I hated the full moon. It didn’t change what was about to happen, though. I glanced up at the Technicolor sky and pushed my legs to move faster. Sweat stung my eyes as I made my way to the top of Lookout Mountain. The view of Phoenix was spectacular, and in the heat of summer it would be deserted.

I had to think about things like that now that I was a werewolf.

Some days I wished the wolf had just killed me.

By the time I crested the mountain, my first canteen was nearly empty. Good thing I had brought a backup. After the shift, I would be famished and parched. I took off my backpack and dropped it onto the rocky ground at my feet. Lookout Mountain was composed of ancient volcanos, making the rocky terrain tricky for hikers. In the dark, the mountain peak became even more treacherous, killing more than a few people over the years.

The danger kept it deserted at night and made it the perfect place for me to shift without being seen. But with any luck, I wouldn’t have to worry about it for much longer. Deidra Harlow promised me a cure was on the horizon.

Growing doubts gnawed at my insides. She’d been making me that same promise for months. Just over three years had passed since the night two massive wolves cornered me and my brother. One attacked us, while the other stayed back. Maybe a lookout. I’d probably never know for sure.

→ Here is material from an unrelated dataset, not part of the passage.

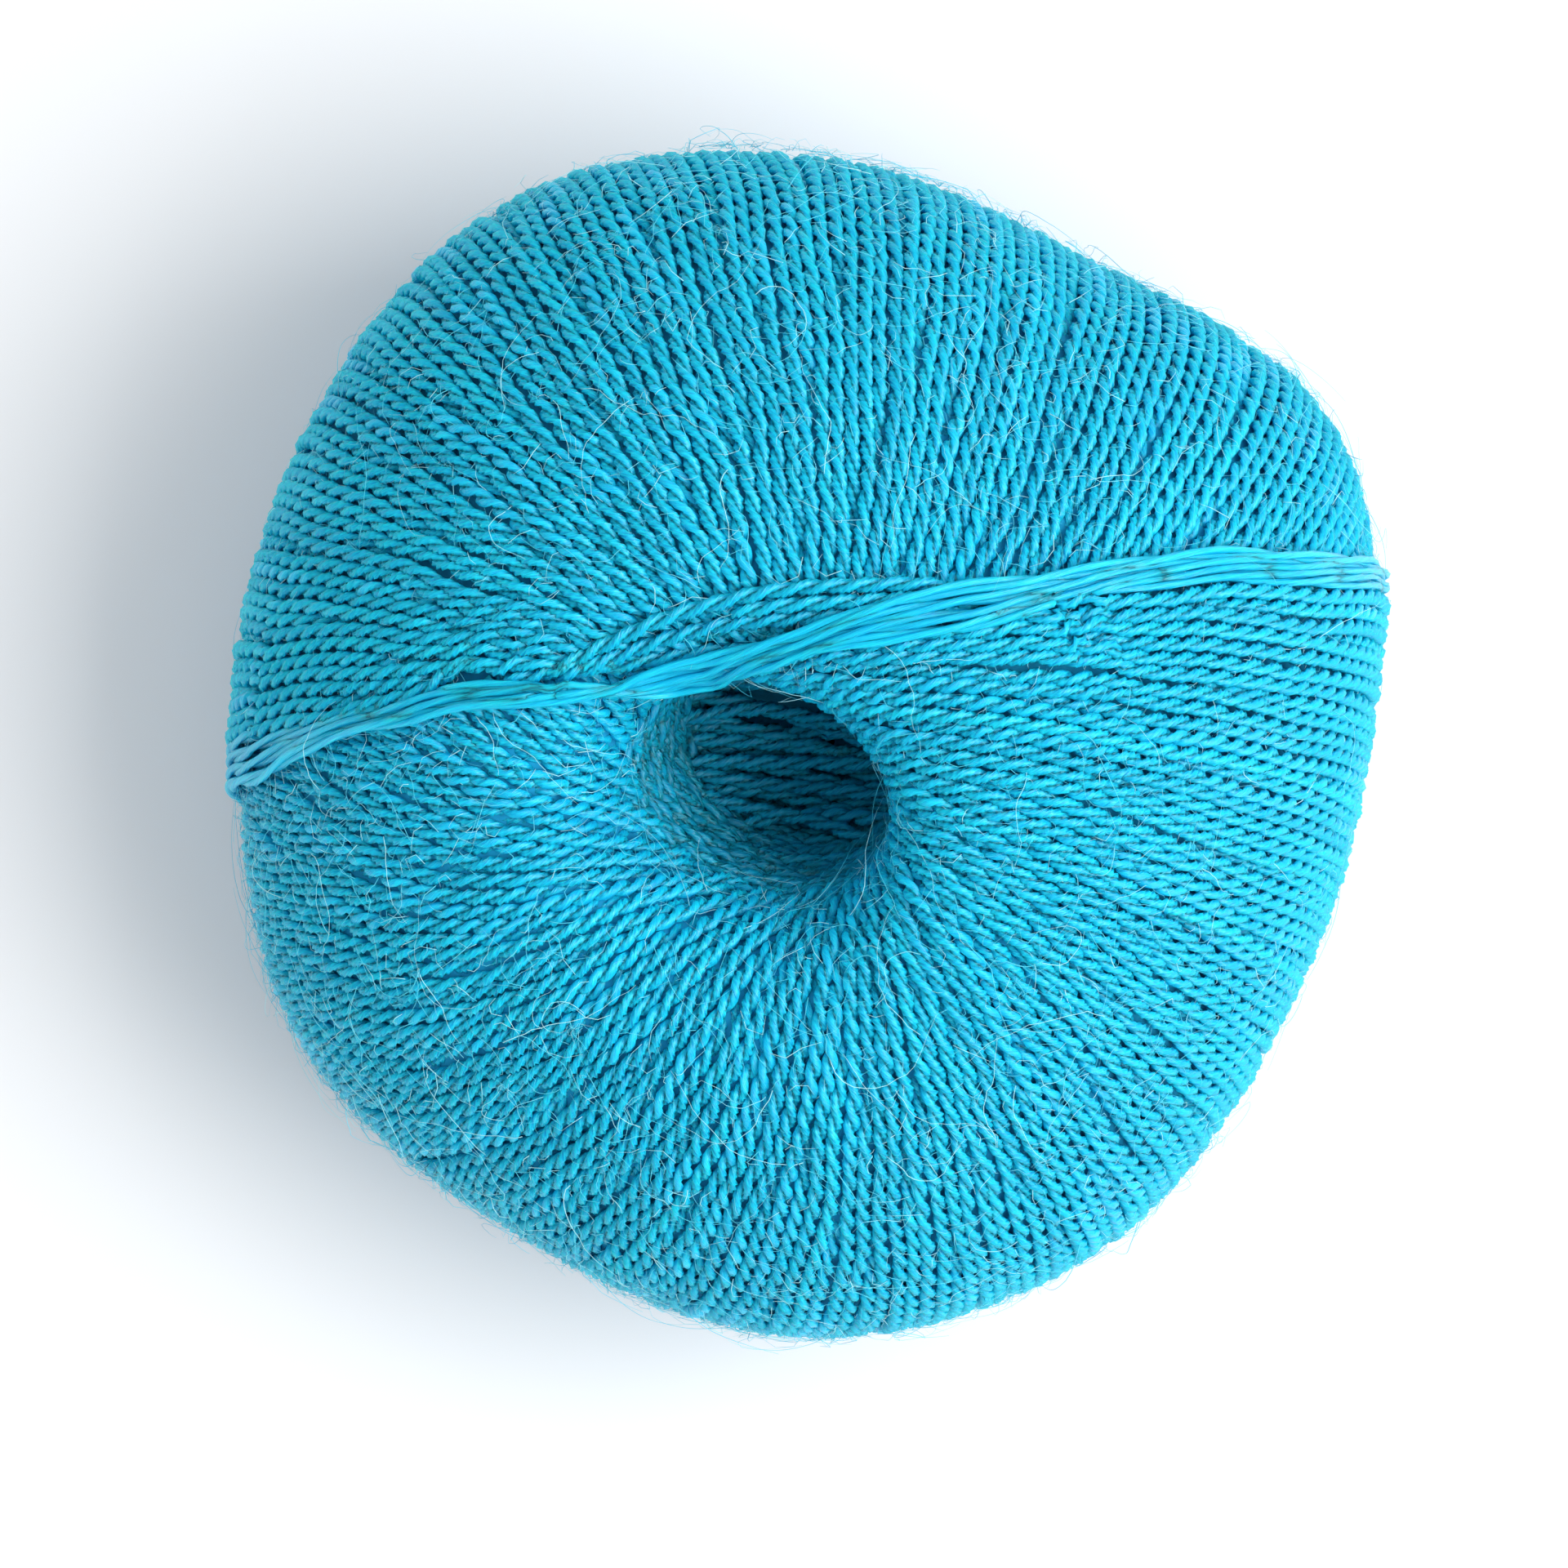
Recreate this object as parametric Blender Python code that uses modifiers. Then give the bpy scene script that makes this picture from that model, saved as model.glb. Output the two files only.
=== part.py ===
"""Centre-pull yarn cake: fine two-ply yarn wound into a squat round cake, lying on its flattened base.

Metres, +Z up. The origin lies under the middle of the cake, on the surface that carries it.
The yarn is one piece, so the model is one solid: the wound form, its centre hole, the coarse turns
that cross over one another and the last band of turns that runs over the top beside the hole.
"""

import math
from collections import namedtuple

import bpy
import numpy as np

MM = 0.001

# Driving dimensions
MIDDLE_RADIUS = 41.6 * MM  # the widest ring, before the outline's bulges
LEAN = math.radians(17.0)  # the hole's axis leans at the top, and is upright at the base
LEAN_TOWARDS = math.radians(223.0)
MOUTH_TOWARDS = math.radians(-20.0)  # the hole's mouth is longer this way and narrower across
MOUTH_WIDEN = 0.17
MOUTH_NARROW = 0.12
MOUTH_REACH = 15.0 * MM
BASE_PRESS = 2.3 * MM  # how far the underside is pressed in by its own weight

# Winding
LAST_TURN = math.radians(102.0)  # the side of the hole that the last turn passes
COARSE_TURNS = 48  # raised turns for one lap of the winding
TURN_CROWN = 0.8 * MM
BAND_LIFT = 1.3 * MM  # the last turns lie over the older ones
BAND_FADE = math.radians(42.0)
BAND_LAP = math.radians(35.0)  # turns younger than this pass beside the hole, older ones dip into it
MIDDLE_SWING = math.radians(84.0)  # a turn's way round from the hole to the widest ring

# Fineness of the model
RING_STEPS = 6  # rings between two rows of the section table
COLUMNS = 240
OUTLINE_STEPS = 30  # points between two rows of the outline table
ROUNDING_FACTOR = 0.5
ROUNDING_PASSES = 2
KEPT_TRIANGLES = 11600
MERGE_DISTANCE = 0.1 * MM

# The section, from the bottom of the hole over the rim and the outside to the dimple in the base.
# radius and height in mm, height from the middle of the cake; lean of the yarn there in degrees.
Ring = namedtuple("Ring", "radius height lean")
SECTION = [
    Ring(0.0, 2.0, 28),
    Ring(4.6, 2.4, 28),
    Ring(7.0, 5.4, 28),
    Ring(8.0, 10.5, 28),
    Ring(8.6, 16.0, 28),
    Ring(9.5, 21.4, 28),
    Ring(11.6, 25.2, 27),
    Ring(15.0, 26.7, 27),
    Ring(20.0, 26.3, 27),
    Ring(27.0, 23.5, 27),
    Ring(34.0, 17.8, 25),
    Ring(39.4, 9.9, 22),
    Ring(41.6, 0.0, 20),
    Ring(40.2, -9.2, 22),
    Ring(36.0, -17.2, 24),
    Ring(29.6, -22.9, 26),
    Ring(22.0, -26.2, 28),
    Ring(14.5, -27.5, 30),
    Ring(8.6, -27.4, 36),
    Ring(5.2, -26.2, 50),
    Ring(3.0, -24.2, 60),
    Ring(0.0, -23.6, 60),
]

# The outline seen from above: the reach in mm towards each direction, every 30 degrees from +X.
OUTLINE_REACH = [40.0, 44.1, 40.1, 42.2, 44.8, 43.0, 42.3, 44.5, 43.1, 44.4, 42.9, 39.7]

# Where a turn is level and turns back: inside the hole, on the rim for the last turns, in the dimple.
HOLE_TURN_HEIGHT = 16.0 * MM
BAND_TURN_RADIUS = 12.6 * MM
DIMPLE_TURN_RADIUS = 4.2 * MM
HOLE_EASE = 2.2 * MM
BAND_EASE = 5.0 * MM
DIMPLE_EASE = 2.5 * MM
STEEPEST_SINE = 0.9995
TOUCH = 1.001  # neighbouring turns meet without a gap
BARE_RADIUS = 9.0 * MM  # the wall of the hole and the dimple are smooth
FULL_RADIUS = 15.5 * MM  # the turns stand up in full from here out


def smooth_points(rows, steps):
    """Points on a smooth curve through the rows, steps to each row."""
    p = np.array(rows, float)
    p = np.vstack([2 * p[0] - p[1], p, 2 * p[-1] - p[-2]])
    share = np.arange(steps)[:, None] / steps
    pieces = []
    for a, b, c, d in zip(p, p[1:], p[2:], p[3:]):
        bend = (2 * a - 5 * b + 4 * c - d) * share**2
        twist = (3 * b - a - 3 * c + d) * share**3
        pieces.append(b + 0.5 * ((c - a) * share + bend + twist))
    return np.vstack([*pieces, p[-2:-1]])


def section():
    """Radius, height, sine of the yarn's lean and length along the section, ring by ring."""
    rings = smooth_points(SECTION, RING_STEPS)
    radius = np.maximum(rings[:, 0], 0.0) * MM
    height = rings[:, 1] * MM
    radius[[0, -1]] = 0.0
    along = np.hypot(np.diff(radius), np.diff(height))
    return radius, height, np.sin(np.radians(rings[:, 2])), np.append(0.0, np.cumsum(along))


RADIUS, HEIGHT, LEAN_SINE, ALONG = section()
WIDEST = int(np.argmax(RADIUS))
HOLE_TURN = ALONG[np.argmax(HEIGHT > HOLE_TURN_HEIGHT)]
BAND_TURN = ALONG[np.argmax(RADIUS > BAND_TURN_RADIUS)]
DIMPLE_TURN = ALONG[len(RADIUS) - np.argmax(RADIUS[::-1] > DIMPLE_TURN_RADIUS)]


def swing(turn_at, ease):
    """How far a turn has gone round, ring by ring, after it leaves its level stretch by the hole."""
    top = LEAN_SINE + (1 - LEAN_SINE) * np.exp(-np.clip(ALONG - turn_at, 0, None) / ease)
    base = LEAN_SINE + (1 - LEAN_SINE) * np.exp(-np.clip(DIMPLE_TURN - ALONG, 0, None) / DIMPLE_EASE)
    sine = np.minimum(np.where(ALONG < ALONG[WIDEST], top, base), STEEPEST_SINE)
    slope = sine / np.sqrt(1 - sine**2)
    rate = (slope[1:] + slope[:-1]) * np.diff(ALONG) / np.maximum(RADIUS[1:] + RADIUS[:-1], MM)
    rate[(ALONG[:-1] < turn_at) | (ALONG[1:] > DIMPLE_TURN)] = 0.0
    gone = np.append(0.0, np.cumsum(rate))
    upper = gone / gone[WIDEST] * MIDDLE_SWING
    lower = MIDDLE_SWING + (gone - gone[WIDEST]) / (gone[-1] - gone[WIDEST]) * (math.pi - MIDDLE_SWING)
    return np.where(gone < gone[WIDEST], upper, lower)


HOLE_SWING = swing(HOLE_TURN, HOLE_EASE)
BAND_SWING = swing(BAND_TURN, BAND_EASE)


def ease_in_out(share):
    """A smooth step from 0 to 1."""
    share = np.clip(share, 0.0, 1.0)
    return share * share * (3 - 2 * share)


def wrapped(angle):
    """The angle between -180 and 180 degrees."""
    return (angle + math.pi) % (2 * math.pi) - math.pi


def turns_relief(ring, round_angle):
    """Height of the coarse turns at points given by ring and angle round the axis: the newest on top."""
    relief = np.zeros(len(ring))
    bare = np.ones(len(ring), bool)
    half_width = math.pi / COARSE_TURNS
    for age in np.arange(COARSE_TURNS) * 2 * half_width:
        old = ease_in_out(age / BAND_LAP)
        gone = BAND_SWING[ring] * (1 - old) + HOLE_SWING[ring] * old
        for side in (-1, 1):
            off = wrapped(round_angle - (LAST_TURN - age + side * gone)) / half_width
            covered = bare & (np.abs(off) < TOUCH)
            crown = TURN_CROWN * np.sqrt(np.clip(1 - off[covered] ** 2, 0, None))
            relief[covered] = crown + BAND_LIFT * math.exp(-age / BAND_FADE)
            bare &= ~covered
    return relief * ease_in_out((RADIUS[ring] - BARE_RADIUS) / (FULL_RADIUS - BARE_RADIUS))


def outline_reach(angle):
    """The outline's reach towards an angle, smooth through the table and closed on itself."""
    lap = [[reach] for reach in [OUTLINE_REACH[-1], *OUTLINE_REACH, *OUTLINE_REACH[:2]]]
    curve = smooth_points(lap, OUTLINE_STEPS)[OUTLINE_STEPS : OUTLINE_STEPS * (len(OUTLINE_REACH) + 1), 0]
    share = angle / (2 * math.pi) % 1.0
    return np.interp(share * len(curve), np.arange(len(curve) + 1), np.append(curve, curve[0])) * MM


def lie(points):
    """Lengthens the hole's mouth, leans its axis over and bulges the cake out to its outline."""
    mouth = np.array([math.cos(MOUTH_TOWARDS), math.sin(MOUTH_TOWARDS)])
    across = np.array([-mouth[1], mouth[0]])
    near = np.exp(-(points[:, 0] ** 2 + points[:, 1] ** 2) / MOUTH_REACH**2)
    wider = np.outer(MOUTH_WIDEN * near * (points[:, :2] @ mouth), mouth)
    narrower = np.outer(MOUTH_NARROW * near * (points[:, :2] @ across), across)
    points = np.column_stack([points[:, :2] + wider - narrower, points[:, 2]])
    towards = np.array([math.cos(LEAN_TOWARDS), math.sin(LEAN_TOWARDS)])
    low, high = HEIGHT.min(), HEIGHT.max()
    angle = LEAN * ease_in_out((points[:, 2] - low) / (high - low))
    forth = points[:, :2] @ towards
    moved = forth * np.cos(angle) + points[:, 2] * np.sin(angle)
    flat = points[:, :2] + np.outer(moved - forth, towards)
    height = points[:, 2] * np.cos(angle) - forth * np.sin(angle)
    reach = np.hypot(flat[:, 0], flat[:, 1])
    bulge = outline_reach(np.arctan2(flat[:, 1], flat[:, 0])) / MIDDLE_RADIUS - 1
    flat *= (1 + bulge * ease_in_out(reach / MIDDLE_RADIUS))[:, None]
    return np.column_stack([flat, height])


def turned_cake(collection):
    """The section turned about the hole's axis into a closed skin."""
    mesh = bpy.data.meshes.new("wound_yarn")
    rings = [(r, 0.0, h) for r, h in zip(RADIUS, HEIGHT)]
    mesh.from_pydata(rings, [(i, i + 1) for i in range(len(rings) - 1)], [])
    cake = bpy.data.objects.new("wound_yarn", mesh)
    collection.objects.link(cake)
    screw = cake.modifiers.new("turn_section", "SCREW")
    screw.steps = screw.render_steps = COLUMNS
    screw.use_merge_vertices = True
    screw.merge_threshold = MERGE_DISTANCE
    bake_modifiers(cake)
    return cake


def bake_modifiers(piece):
    """Replaces a piece's mesh with what its modifiers make of it."""
    shown = piece.evaluated_get(bpy.context.evaluated_depsgraph_get())
    piece.data = bpy.data.meshes.new_from_object(shown)
    piece.modifiers.clear()


def read_points(mesh):
    """The mesh's points as an array."""
    flat = np.zeros(len(mesh.vertices) * 3)
    mesh.vertices.foreach_get("co", flat)
    return flat.reshape(-1, 3)


def write_points(mesh, points):
    """Moves the mesh's points."""
    mesh.vertices.foreach_set("co", points.ravel())
    mesh.update()


def raise_turns(cake):
    """Moves the skin out by the coarse turns, then lays the cake over into its slumped form."""
    points = read_points(cake.data)
    reach = np.hypot(points[:, 0], points[:, 1])
    gaps = (reach[:, None] - RADIUS) ** 2 + (points[:, 2:] - HEIGHT) ** 2
    ring = np.argmin(gaps, axis=1)
    relief = turns_relief(ring, np.arctan2(points[:, 1], points[:, 0]))
    out = np.gradient(-HEIGHT)[ring]
    up = np.gradient(RADIUS)[ring]
    steep = np.hypot(out, up)
    outward = points[:, :2] / np.maximum(reach, MM)[:, None]
    points[:, :2] += outward * (relief * out / steep)[:, None]
    points[:, 2] += relief * up / steep
    write_points(cake.data, lie(points))


def thin_out(cake):
    """Rounds the steps between turns and keeps only the points that the form needs."""
    rounding = cake.modifiers.new("round_turns", "SMOOTH")
    rounding.factor = ROUNDING_FACTOR
    rounding.iterations = ROUNDING_PASSES
    bake_modifiers(cake)
    thinning = cake.modifiers.new("thin_out", "DECIMATE")
    cake.data.calc_loop_triangles()
    thinning.ratio = KEPT_TRIANGLES / len(cake.data.loop_triangles)
    thinning.use_collapse_triangulate = True
    bake_modifiers(cake)


def set_down(cake):
    """Presses the base flat and puts the origin under the middle, on the surface."""
    points = read_points(cake.data)
    floor = points[:, 2].min() + BASE_PRESS
    points[:, 2] = np.maximum(points[:, 2], floor)
    middle = (points.min(axis=0) + points.max(axis=0)) / 2
    points -= [middle[0], middle[1], floor]
    write_points(cake.data, points)


def yarn_material():
    """Soft turquoise yarn."""
    material = bpy.data.materials.new("turquoise_yarn")
    material.use_nodes = True
    shader = material.node_tree.nodes["Principled BSDF"]
    shader.inputs["Base Color"].default_value = (0.0, 0.32, 0.52, 1.0)
    shader.inputs["Roughness"].default_value = 0.75
    shader.inputs["Metallic"].default_value = 0.0
    return material


def main():
    for item in list(bpy.data.objects):
        bpy.data.objects.remove(item)
    collection = bpy.data.collections.new("yarn_cake")
    bpy.context.scene.collection.children.link(collection)
    cake = turned_cake(collection)
    raise_turns(cake)
    thin_out(cake)
    set_down(cake)
    cake.data.shade_smooth()
    cake.data.materials.clear()
    cake.data.materials.append(yarn_material())


main()
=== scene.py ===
"""A centre-pull cake of fine turquoise yarn on a white surface, seen from straight above."""

import math
from collections import namedtuple

import bpy
import numpy as np
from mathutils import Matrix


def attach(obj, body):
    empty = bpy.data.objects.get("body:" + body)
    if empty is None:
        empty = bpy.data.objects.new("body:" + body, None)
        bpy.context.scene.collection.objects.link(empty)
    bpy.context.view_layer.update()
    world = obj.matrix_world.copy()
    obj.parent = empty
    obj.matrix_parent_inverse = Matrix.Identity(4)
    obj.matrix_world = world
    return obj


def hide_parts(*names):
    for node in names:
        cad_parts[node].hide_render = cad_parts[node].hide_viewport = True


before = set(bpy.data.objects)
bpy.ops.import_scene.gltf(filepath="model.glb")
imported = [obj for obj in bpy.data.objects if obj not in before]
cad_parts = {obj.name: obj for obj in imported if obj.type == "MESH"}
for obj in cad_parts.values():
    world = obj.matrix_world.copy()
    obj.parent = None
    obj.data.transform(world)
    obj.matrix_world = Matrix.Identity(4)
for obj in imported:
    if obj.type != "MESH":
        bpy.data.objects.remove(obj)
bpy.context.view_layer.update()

MM = 0.001
random = np.random.default_rng(7)

# The wound form, in mm: the same as the solid's, but pressed less at the base
MIDDLE_RADIUS = 41.6
LEAN = math.radians(17.0)  # the hole's axis leans over this far at the top
LEAN_TOWARDS = math.radians(223.0)
MOUTH_TOWARDS = math.radians(-20.0)  # the hole's mouth is longer this way
MOUTH_WIDEN = 0.17
MOUTH_NARROW = 0.12
MOUTH_REACH = 15.0
BASE_PRESS = 0.5  # the underside is pressed flat this far in
STRAND_INSET = 0.35  # the strands' middle lies this far inside the solid's skin
RING_STEPS = 60
SECTION_STEP = 0.06
OUTLINE_STEPS = 30
# The outline's reach from the middle, at even steps round from the right, set from measures of the photo
OUTLINE_REACH = [40.0, 44.1, 40.1, 42.2, 44.8, 43.0, 42.3, 44.5, 43.1, 44.4, 42.9, 39.7]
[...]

One bite from a rabid wolf had ruined my life, and hundreds of blood samples and tests later, I was still spending full moon nights alone on this mountain.

So damned alone.

How much longer could I keep living like this?

A gust of hot wind pulled at my ponytail. My long blond hair obstructed my view of the sunset as I unzipped my pack. My monthly tradition had evolved over months of trial and error. After being bitten, one of the werewolves shifted back. I remembered looking way up, but somehow, his face…I couldn’t remember. Maybe the shock had stolen that memory, but his instructions were burned into my consciousness. Stay away from humans during the full moon, and never come back to the Sedona.

I discovered the rest on my own.

I took my cell phone out and opened my e-mail.

Let’s talk.

Chandler Williams

CBS Phoenix

Chandler Williams was the co-anchor of the evening news. I’d been watching him for weeks as I weighed my options. If I decided to give him my story, to tell the world werewolves were real, my hope was that the government would take notice and help me find a cure. Chandler was a well-respected journalist. People would listen if he reported my situation.

I stared at the email a second longer. This was my last chance to back away and keep hiding. Was I ready to talk? I lifted my gaze to the painted desert below, surprised to find tears rising in my eyes. If I took this step, there would be no turning back. Once I went to the press, my life would never be the same. I could kiss the Cain Foundation goodbye and the final link to my parents and my brother would be destroyed. Not to mention the world would know werewolves were real, that I was a werewolf.

Did I care? If Deidra and all her researchers at Evolution Defense couldn’t unravel the mystery of the new mutation in my DNA, maybe the scientists at the Pentagon could. This might be my only chance at a cure. And if I went to the press first, the government wouldn’t be able to eliminate me and erase the problem. Too many people would know for them to sweep me under the rug.

But on the other hand, what good would a cure be if my life was ruined?

I swiped a tear from my cheek, tipping my attention back to my phone. My life had been ruined the second a giant wolf bit my brother and me. The wolf took Brock and left me behind. After a year of private investigators coming up empty, I gave up searching for him and began mourning him instead. Grief was something I understood. Intimately.

This new existence, living in the shadows, this wasn’t a life. I had nothing more to lose.

Before I could change my mind, my thumbs flew across the digital keyboard.

Tomorrow night after the evening news. Symphony Hall. A ticket will be waiting under your name at will call.